Agree, depending on weather and water levels, fishing the LMR in May would be good for me too. Would be great to have you along on a Tennessee trip and to fish big water, you'll enjoy it! I will be in touch via e-mail to coordinate a date and to give you hatch info and sizes of bugs to tie. I know Crawdude would like to go as well, we can get a date for us to head down and fish the Hiwassee together. Have a safe and Happy New Year's evening!


----------



## phishyone1 (Jun 27, 2008)

Great news........ Definitely need that new fly rod and to use also......:Banane26:


----------



## Brad45005 (Oct 11, 2013)

That's Definatley good news Keith!,
A new rod is a good way to bring in the new year!

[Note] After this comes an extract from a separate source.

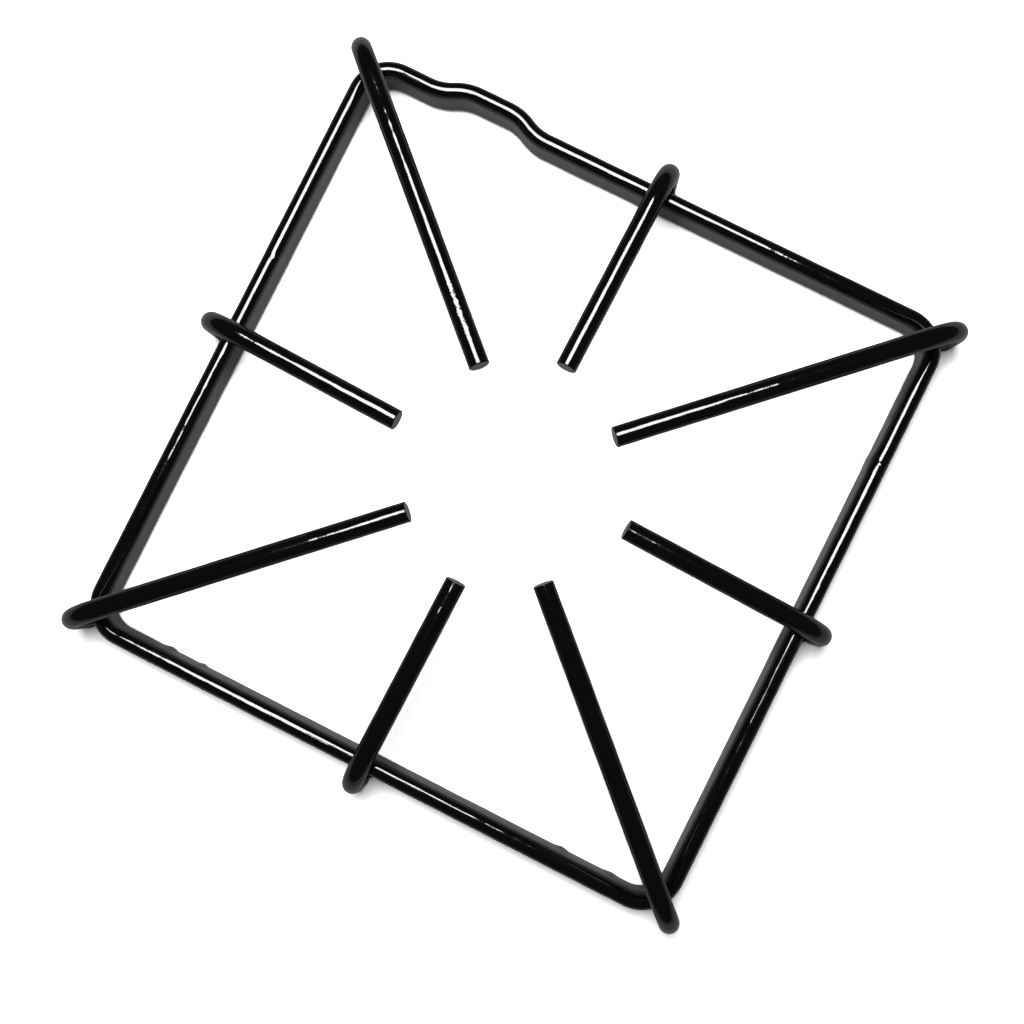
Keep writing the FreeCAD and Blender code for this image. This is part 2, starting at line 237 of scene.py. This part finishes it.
def make_enamel():
    """Black vitreous enamel: a glassy coat with orange peel, slow sags and one rough patch."""
    material = bpy.data.materials.new("black_vitreous_enamel")
    material.use_nodes = True
    tree = material.node_tree
    glaze = tree.nodes["Principled BSDF"]
    glaze.inputs["IOR"].default_value = ENAMEL_IOR
    glaze.inputs["Coat Weight"].default_value = 1.0
    glaze.inputs["Coat Roughness"].default_value = GLAZE_ROUGHNESS
    place = tree.nodes.new("ShaderNodeTexCoord").outputs["Object"]

    cloud = join(tree, "ShaderNodeTexNoise", Vector=place, Scale=CLOUD_GRAIN,
                 Detail=CLOUD_DETAIL)
    tint = join(tree, "ShaderNodeMix", {"data_type": "RGBA"}, Factor=cloud.outputs["Fac"],
                A=DEEP_BLACK, B=PALE_BLACK)
    feed(tree, glaze.inputs["Base Color"], tint.outputs["Result"])
    sheen = join(tree, "ShaderNodeMapRange", Value=cloud.outputs["Fac"],
                 To_Min=SHEEN_SPREAD[0], To_Max=SHEEN_SPREAD[1])
    feed(tree, glaze.inputs["Roughness"], sheen.outputs["Result"])

    def relief(grain, detail, strength, depth, **under):
        """Bump from a noise, laid over the normal that is given; returns the new normal."""
        noise = join(tree, "ShaderNodeTexNoise", Vector=place, Scale=grain, Detail=detail)
        return join(tree, "ShaderNodeBump", Strength=strength, Distance=depth,
                    Height=noise.outputs["Fac"], **under).outputs["Normal"]

    peel = relief(PEEL_GRAIN, PEEL_DETAIL, PEEL_STRENGTH, PEEL_DEPTH)
    sag = relief(SAG_GRAIN, SAG_DETAIL, SAG_STRENGTH, SAG_DEPTH, Normal=peel)
    off_patch = reckon(tree, "DISTANCE", place, PATCH_PLACE, kind="ShaderNodeVectorMath")
    touched = join(tree, "ShaderNodeMapRange", {"interpolation_type": "SMOOTHSTEP"},
                   Value=off_patch, From_Min=PATCH_REACH[0], From_Max=PATCH_REACH[1],
                   To_Min=1.0, To_Max=0.0)
    rough = relief(PATCH_GRAIN, PATCH_DETAIL, touched.outputs["Result"], PATCH_DEPTH, Normal=sag)
    feed(tree, glaze.inputs["Normal"], rough)
    feed(tree, glaze.inputs["Coat Normal"], rough)
    return material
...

Everyone have a safe New year's.

Sent from my LG-E980 using Ohub Campfire mobile app


----------



## Flymaker (Jan 24, 2013)

Brad45005 said:


> That's Definatley good news Keith!,
> A new rod is a good way to bring in the new year!
> 
> Everyone have a safe New year's.
> ...



yep Brad ,
I'm more than happy about it..... Great fully Ive never had a heart attack ....all the blockage was found before any damage was done.....I really didn't want to have a bad result of these tests....that would have meant the disease was progressing despite my efforts.....Anyway ..I told the wife I would hold off on the new rod for a bit....hopefully income tax time returns a respectable return....pay off something and split the rest.....


----------



## MIKE*A (Apr 12, 2009)

Congrats on the good news Keith! 

Mike


----------



## sherman51 (Apr 12, 2011)

congrats on the tests! as for the new rod I would have just told my wife the doctor said I needed to get a new fly rod and use it often.

just to be honest about it if we had the money my wife would have said ok. she has never gave me a hard time about anything I've bought for fishing. my mother n law told her it was much better to have me on the water and not out bar hopping. I bought most of my fishing gear with overtime money. but now I am disabled and thank god I don't need any new fishing gear. but it looks like I may need a good outdrive for my mercruiser. it started leaking and I didn't check it for awhile and it went dry on me and started making some noise. I filled it with grease, but its still making the noise. right now I am planning to buy one of those new after market outdrives for 1295.00 with a 3 yr fault free warranty.
Sherman

I also have 3 stints in my heart and everything seems ok.


----------



## Brad45005 (Oct 11, 2013)

Doctor recommends buying a new rod for "physical therapy", "mental therapy" sounds like a good one to me..lol. or "hey your o.k. therapy"...lol.

Sent from my LG-E980 using Ohub Campfire mobile app


----------